Cuando Juan Rulfo publicó Pedro Páramo en 1955 Bajo el volcán de Malcolm Lowry ya llevaba ocho años de vida. La historia de la literatura mexicana del siglo XX no olvida estas dos estaciones literarias de parada obligada, superadas las fronteras lingüísticas y eso tan dudoso de acotar y que lleva el nombre de ‘literaturas nacionales’. De la economía expresiva asentada en la contención de los murmullos de Pedro Páramo al despilfarro turbulento del sentido en oleadas encadenadas y sin fin de Bajo el volcán. Ambas novelas provocan un efecto de voces colectivas imaginarias que se cruzan en oropeles de realidad. O de cómo la ficción construye el sentido.
Si hay algún escritor que pueda acercarse a esos dos gigantes de la literatura del XX en el ensamblaje de voces cruzadas, de historias que cuentan la voz de uno o más fantasmas, vivos o muertos, si hay alguien que es capaz de jugar con la perspectiva narrativa creando un tono de aparente objetividad –falsa, claro está- en busca de una supuesta verdad colectiva, si hay alguien con una vida silenciosa y convertida en mito al instante como fueron las de Rulfo y Lowry, ese alguien es Jorge Ibargüengoitia (Guanajuato, México, 1928 – Madrid, 1983).
En Ibargüengoitia la búsqueda de lo mexicano lo lleva no tanto a un cuestionamiento crítico de la Historia cuanto a una imaginativa y constante reescritura de las historias que pueblan el país y, antes que nada, de cómo se cuentan esas historias. Y es aquí donde la Las muertas, publicada originalmente en 1977 y felizmente recuperada ahora, alcanza buena parte de sus logros. La materia prima que Ibargüengoitia quiso cuestionar fue la historia oficial de ‘las Poquianchis’: el sórdido caso verídico de las madrotas que, gracias a la repercusión que tuvo el caso en las crónicas de la prensa de la época, descubrió al mundo burdeles con prostitutas en régimen de esclavitud y algunas enterradas tras ser asesinadas. Uno puede pensar en Truman Capote y su A sangre fría, aunque aquí el propósito sea ocupar los huecos que la historia real tenía y rellenarlos con el discurso ficcional de un portentoso narrador que constantemente afirma “Podemos imaginar que…” o “Para describir esta incógnita hay varias versiones que apuntan a motivos que son como ramas que brotan de una misma raíz…” Ibargüengoitia lo consigue gracias a una certera recreación literaria del discurso periodístico y jurídico que provoca en el lector una suerte de asombro que no cesa.

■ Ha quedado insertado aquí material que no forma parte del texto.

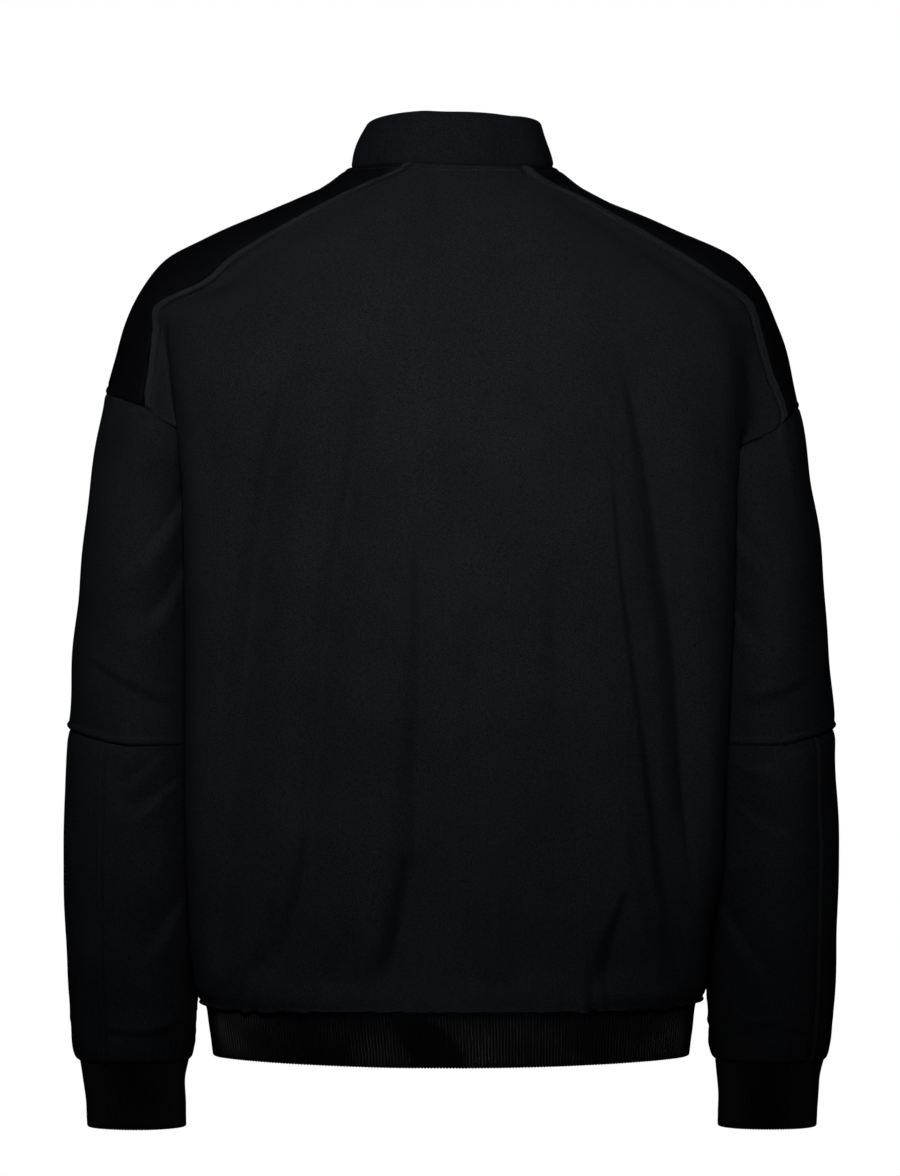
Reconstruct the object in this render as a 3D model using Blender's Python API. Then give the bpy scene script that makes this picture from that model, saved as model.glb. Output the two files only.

Pero hay más. Porque en Las muertas Ibargüengoitia llevó a buen puerto la enseñanza de James Joyce y de William Faulkner: más decisiva que la historia que se cuenta es el modo en que se narra. Las idas y venidas en la historia de las hermanas Baladro, dueñas de los prostíbulos, se convierten en incesantes discontinuidades de una narración que huye como del diablo de la linealidad clásica haciendo que el lector se sienta también como el impasible narrador convertido en demiurgo organizador de una caleidoscópica narración. La novela privilegia múltiples discursos (los de las víctimas, los de los verdugos, los de los testigos, los de los policías) que consiguen cuestionar los primigenios de aquella historia oficial, el periodístico y el jurídico, para venir a decir que sólo la ficción consigue completar la realidad. Y de qué modo.